**Requirement**
Your task is to return, exactly, the run of lines starting at the line holding "hide_parts(node)" and ending at the line holding "lamp.rotation_euler = (Vector()", both ends included and no other lines.

**Recorded data**
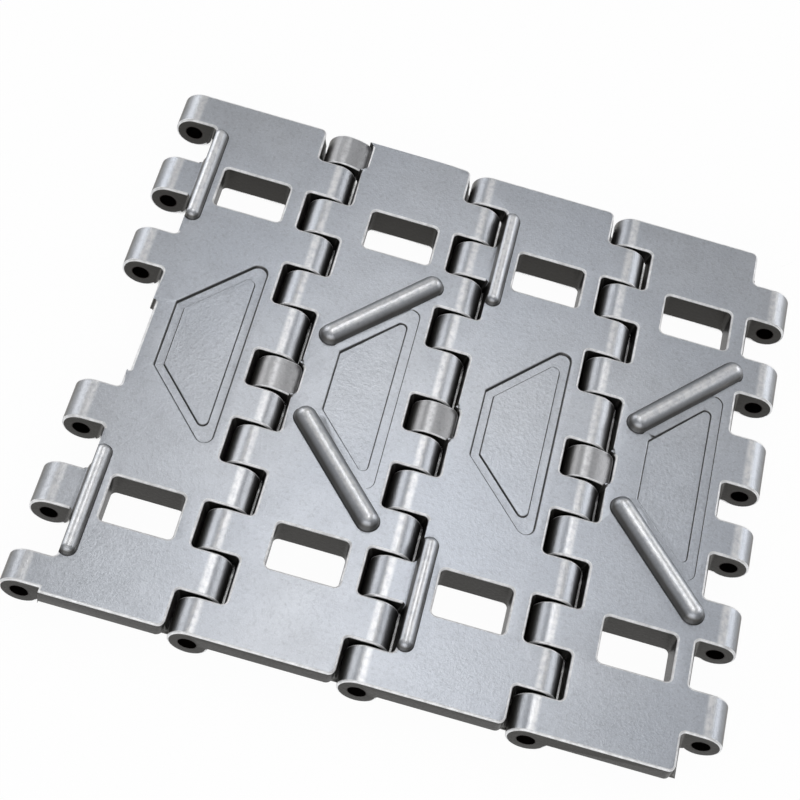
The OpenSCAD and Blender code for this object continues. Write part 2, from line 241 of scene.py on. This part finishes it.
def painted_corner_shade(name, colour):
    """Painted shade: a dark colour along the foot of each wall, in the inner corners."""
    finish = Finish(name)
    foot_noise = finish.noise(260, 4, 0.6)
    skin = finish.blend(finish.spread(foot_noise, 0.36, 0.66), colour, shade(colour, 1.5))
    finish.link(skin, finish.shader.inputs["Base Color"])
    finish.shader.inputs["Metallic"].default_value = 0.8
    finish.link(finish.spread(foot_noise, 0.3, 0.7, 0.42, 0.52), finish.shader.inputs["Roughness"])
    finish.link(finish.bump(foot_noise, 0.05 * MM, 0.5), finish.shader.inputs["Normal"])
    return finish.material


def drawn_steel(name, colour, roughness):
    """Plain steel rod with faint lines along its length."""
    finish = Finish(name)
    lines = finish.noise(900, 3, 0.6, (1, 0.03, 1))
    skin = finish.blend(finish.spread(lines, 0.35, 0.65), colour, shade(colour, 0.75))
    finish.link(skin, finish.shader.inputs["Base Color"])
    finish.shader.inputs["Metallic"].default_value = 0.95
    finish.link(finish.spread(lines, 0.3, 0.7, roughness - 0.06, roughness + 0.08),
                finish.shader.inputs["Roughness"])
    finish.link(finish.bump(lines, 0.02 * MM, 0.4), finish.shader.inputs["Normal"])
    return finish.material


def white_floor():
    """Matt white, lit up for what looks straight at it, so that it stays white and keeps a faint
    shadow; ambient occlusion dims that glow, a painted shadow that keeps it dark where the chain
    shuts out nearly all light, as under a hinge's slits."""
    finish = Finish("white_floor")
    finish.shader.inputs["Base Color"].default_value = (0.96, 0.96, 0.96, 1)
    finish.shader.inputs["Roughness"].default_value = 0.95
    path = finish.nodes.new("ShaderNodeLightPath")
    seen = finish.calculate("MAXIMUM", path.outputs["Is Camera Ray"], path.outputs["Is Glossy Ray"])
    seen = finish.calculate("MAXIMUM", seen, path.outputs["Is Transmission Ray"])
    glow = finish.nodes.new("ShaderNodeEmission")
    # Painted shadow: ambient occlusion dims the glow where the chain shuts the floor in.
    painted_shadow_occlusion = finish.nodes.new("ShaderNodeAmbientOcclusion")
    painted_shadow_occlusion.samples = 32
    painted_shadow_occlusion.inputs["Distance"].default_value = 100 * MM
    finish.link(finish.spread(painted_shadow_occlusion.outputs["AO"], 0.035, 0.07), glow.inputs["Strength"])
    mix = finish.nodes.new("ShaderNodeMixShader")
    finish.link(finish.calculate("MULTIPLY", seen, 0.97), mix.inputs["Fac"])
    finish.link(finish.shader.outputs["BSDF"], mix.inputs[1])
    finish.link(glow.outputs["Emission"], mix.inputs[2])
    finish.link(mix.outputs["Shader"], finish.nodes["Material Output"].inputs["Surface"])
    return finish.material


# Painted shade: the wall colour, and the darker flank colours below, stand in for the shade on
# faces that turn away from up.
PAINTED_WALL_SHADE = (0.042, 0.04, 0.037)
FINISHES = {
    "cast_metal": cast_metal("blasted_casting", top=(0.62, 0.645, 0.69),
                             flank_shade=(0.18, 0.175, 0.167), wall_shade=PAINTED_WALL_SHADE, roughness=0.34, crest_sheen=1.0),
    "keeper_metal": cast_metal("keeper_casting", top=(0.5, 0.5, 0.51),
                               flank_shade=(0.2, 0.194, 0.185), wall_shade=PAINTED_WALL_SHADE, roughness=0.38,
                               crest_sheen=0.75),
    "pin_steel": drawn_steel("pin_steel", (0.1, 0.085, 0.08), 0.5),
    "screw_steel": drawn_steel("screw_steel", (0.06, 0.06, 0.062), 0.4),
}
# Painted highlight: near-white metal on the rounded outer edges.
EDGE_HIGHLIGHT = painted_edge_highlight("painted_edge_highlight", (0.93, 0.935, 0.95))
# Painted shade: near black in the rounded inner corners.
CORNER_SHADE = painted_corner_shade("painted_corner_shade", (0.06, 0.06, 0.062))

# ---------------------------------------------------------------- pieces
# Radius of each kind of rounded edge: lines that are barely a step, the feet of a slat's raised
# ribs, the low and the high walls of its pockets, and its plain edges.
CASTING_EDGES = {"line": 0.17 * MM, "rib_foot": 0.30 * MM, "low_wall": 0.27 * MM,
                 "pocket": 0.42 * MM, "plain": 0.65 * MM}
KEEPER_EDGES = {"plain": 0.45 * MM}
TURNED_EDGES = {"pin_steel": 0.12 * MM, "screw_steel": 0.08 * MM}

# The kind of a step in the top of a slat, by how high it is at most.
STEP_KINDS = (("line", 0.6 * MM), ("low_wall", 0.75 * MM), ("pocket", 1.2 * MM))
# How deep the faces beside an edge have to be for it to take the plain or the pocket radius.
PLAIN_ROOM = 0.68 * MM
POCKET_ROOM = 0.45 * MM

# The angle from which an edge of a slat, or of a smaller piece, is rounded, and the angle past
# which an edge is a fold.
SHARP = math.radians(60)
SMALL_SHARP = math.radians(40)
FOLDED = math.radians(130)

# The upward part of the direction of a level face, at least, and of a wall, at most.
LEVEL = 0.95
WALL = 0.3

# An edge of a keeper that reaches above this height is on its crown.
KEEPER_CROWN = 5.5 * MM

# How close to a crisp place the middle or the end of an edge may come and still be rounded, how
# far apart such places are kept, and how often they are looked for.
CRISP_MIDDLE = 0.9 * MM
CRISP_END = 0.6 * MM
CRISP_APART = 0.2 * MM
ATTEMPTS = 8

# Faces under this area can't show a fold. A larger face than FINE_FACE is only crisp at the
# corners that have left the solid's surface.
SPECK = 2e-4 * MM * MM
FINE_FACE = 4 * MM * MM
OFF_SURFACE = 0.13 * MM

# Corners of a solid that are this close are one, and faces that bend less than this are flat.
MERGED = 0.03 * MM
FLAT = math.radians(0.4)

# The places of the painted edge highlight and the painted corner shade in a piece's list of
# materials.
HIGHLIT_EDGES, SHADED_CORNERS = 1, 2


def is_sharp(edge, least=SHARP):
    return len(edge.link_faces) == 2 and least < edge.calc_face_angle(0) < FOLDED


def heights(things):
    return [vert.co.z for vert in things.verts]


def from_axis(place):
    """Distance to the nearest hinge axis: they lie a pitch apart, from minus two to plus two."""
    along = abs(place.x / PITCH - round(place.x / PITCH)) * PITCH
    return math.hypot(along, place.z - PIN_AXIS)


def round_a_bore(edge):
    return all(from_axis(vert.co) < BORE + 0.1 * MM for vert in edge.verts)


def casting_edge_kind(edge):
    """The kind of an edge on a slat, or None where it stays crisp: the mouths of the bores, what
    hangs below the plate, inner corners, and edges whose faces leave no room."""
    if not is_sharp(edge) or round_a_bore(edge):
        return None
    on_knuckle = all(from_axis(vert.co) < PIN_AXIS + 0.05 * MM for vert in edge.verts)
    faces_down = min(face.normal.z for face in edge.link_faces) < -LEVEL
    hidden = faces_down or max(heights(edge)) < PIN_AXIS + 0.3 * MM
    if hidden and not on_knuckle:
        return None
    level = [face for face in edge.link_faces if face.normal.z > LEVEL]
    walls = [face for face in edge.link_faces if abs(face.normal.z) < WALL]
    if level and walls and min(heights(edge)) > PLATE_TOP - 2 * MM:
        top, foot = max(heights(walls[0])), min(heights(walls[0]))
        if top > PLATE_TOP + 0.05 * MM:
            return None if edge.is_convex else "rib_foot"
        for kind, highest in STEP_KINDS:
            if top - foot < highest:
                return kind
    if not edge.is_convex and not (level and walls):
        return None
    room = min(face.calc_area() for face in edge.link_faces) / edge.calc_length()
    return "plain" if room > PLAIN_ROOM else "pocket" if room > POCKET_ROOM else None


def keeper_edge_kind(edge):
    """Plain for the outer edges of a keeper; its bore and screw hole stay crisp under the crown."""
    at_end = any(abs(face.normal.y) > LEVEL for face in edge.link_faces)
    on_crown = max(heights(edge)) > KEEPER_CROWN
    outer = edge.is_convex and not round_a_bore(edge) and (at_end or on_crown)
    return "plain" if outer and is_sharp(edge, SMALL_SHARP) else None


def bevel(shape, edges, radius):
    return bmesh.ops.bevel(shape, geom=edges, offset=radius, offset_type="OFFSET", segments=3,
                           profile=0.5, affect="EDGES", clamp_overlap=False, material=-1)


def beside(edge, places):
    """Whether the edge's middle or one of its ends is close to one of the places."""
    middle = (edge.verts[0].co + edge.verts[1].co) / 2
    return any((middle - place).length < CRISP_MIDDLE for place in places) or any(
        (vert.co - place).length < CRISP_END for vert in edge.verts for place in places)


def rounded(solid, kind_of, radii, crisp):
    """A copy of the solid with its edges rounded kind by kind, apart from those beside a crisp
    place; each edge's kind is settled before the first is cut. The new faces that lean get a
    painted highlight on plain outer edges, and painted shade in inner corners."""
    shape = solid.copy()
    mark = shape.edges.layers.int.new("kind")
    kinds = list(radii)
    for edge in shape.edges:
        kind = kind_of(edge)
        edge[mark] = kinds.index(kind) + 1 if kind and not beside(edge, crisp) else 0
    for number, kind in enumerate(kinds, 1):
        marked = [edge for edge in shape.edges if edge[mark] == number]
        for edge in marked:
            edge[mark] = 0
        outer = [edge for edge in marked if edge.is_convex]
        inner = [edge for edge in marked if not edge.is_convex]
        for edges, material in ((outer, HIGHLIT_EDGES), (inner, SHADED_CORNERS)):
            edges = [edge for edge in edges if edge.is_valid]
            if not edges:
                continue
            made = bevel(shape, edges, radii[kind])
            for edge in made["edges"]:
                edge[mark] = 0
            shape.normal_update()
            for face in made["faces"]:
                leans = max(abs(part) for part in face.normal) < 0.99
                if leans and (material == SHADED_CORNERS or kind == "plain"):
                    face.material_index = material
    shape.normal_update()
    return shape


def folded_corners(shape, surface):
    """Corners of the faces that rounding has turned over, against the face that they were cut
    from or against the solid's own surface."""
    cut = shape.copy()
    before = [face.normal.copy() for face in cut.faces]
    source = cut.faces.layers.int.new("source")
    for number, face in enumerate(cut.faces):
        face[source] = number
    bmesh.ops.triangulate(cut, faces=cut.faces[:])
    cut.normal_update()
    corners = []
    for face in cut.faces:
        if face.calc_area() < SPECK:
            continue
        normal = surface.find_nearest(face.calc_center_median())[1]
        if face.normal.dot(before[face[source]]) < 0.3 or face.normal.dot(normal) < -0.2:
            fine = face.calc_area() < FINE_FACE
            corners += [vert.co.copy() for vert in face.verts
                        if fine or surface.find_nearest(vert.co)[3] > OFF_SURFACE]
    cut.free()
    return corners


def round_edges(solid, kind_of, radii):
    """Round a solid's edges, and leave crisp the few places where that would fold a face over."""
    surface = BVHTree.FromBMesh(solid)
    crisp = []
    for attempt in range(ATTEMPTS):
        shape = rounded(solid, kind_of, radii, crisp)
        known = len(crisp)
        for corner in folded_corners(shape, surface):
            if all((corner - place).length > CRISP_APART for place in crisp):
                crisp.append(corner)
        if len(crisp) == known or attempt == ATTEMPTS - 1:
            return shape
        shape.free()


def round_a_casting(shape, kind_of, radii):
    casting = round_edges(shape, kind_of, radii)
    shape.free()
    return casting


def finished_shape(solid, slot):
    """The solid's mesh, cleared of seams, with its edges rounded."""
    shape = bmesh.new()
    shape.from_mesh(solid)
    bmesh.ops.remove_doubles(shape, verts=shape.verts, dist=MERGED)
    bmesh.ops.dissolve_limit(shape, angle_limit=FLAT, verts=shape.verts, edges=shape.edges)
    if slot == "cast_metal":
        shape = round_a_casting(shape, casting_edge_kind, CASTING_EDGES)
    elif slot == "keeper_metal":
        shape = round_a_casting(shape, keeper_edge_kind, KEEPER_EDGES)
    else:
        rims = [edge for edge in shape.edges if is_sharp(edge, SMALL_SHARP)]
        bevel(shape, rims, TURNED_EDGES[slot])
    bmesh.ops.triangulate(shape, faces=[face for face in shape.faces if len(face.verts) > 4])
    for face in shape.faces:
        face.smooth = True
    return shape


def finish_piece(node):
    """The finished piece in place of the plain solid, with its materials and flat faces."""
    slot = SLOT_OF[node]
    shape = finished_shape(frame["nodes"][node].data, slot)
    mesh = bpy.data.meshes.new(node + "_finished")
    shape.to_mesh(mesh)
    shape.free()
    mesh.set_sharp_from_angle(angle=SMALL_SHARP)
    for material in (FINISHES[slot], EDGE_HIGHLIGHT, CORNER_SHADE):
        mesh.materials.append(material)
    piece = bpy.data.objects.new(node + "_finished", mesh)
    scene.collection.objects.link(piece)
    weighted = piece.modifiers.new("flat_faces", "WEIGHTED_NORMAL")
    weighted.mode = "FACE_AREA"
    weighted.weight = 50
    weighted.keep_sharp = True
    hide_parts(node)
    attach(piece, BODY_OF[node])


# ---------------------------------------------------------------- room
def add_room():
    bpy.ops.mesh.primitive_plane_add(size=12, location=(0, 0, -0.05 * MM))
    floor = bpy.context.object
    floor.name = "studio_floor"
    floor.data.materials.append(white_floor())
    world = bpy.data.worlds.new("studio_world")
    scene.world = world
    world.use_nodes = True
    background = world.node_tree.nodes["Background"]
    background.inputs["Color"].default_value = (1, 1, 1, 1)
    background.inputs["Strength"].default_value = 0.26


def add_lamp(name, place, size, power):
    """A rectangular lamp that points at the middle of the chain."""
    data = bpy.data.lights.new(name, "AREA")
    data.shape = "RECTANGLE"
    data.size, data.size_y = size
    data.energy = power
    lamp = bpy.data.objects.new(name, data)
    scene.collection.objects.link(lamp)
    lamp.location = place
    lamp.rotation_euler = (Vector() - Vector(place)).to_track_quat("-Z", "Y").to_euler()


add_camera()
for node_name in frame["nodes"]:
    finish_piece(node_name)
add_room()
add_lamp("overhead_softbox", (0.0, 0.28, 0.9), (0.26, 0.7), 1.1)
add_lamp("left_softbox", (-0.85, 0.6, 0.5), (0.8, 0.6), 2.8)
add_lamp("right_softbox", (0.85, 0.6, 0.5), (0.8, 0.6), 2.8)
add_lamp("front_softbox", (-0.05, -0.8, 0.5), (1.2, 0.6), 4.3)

**Problem solution**
    hide_parts(node)
    attach(piece, BODY_OF[node])


# ---------------------------------------------------------------- room
def add_room():
    bpy.ops.mesh.primitive_plane_add(size=12, location=(0, 0, -0.05 * MM))
    floor = bpy.context.object
    floor.name = "studio_floor"
    floor.data.materials.append(white_floor())
    world = bpy.data.worlds.new("studio_world")
    scene.world = world
    world.use_nodes = True
    background = world.node_tree.nodes["Background"]
    background.inputs["Color"].default_value = (1, 1, 1, 1)
    background.inputs["Strength"].default_value = 0.26


def add_lamp(name, place, size, power):
    """A rectangular lamp that points at the middle of the chain."""
    data = bpy.data.lights.new(name, "AREA")
    data.shape = "RECTANGLE"
    data.size, data.size_y = size
    data.energy = power
    lamp = bpy.data.objects.new(name, data)
    scene.collection.objects.link(lamp)
    lamp.location = place
    lamp.rotation_euler = (Vector() - Vector(place)).to_track_quat("-Z", "Y").to_euler()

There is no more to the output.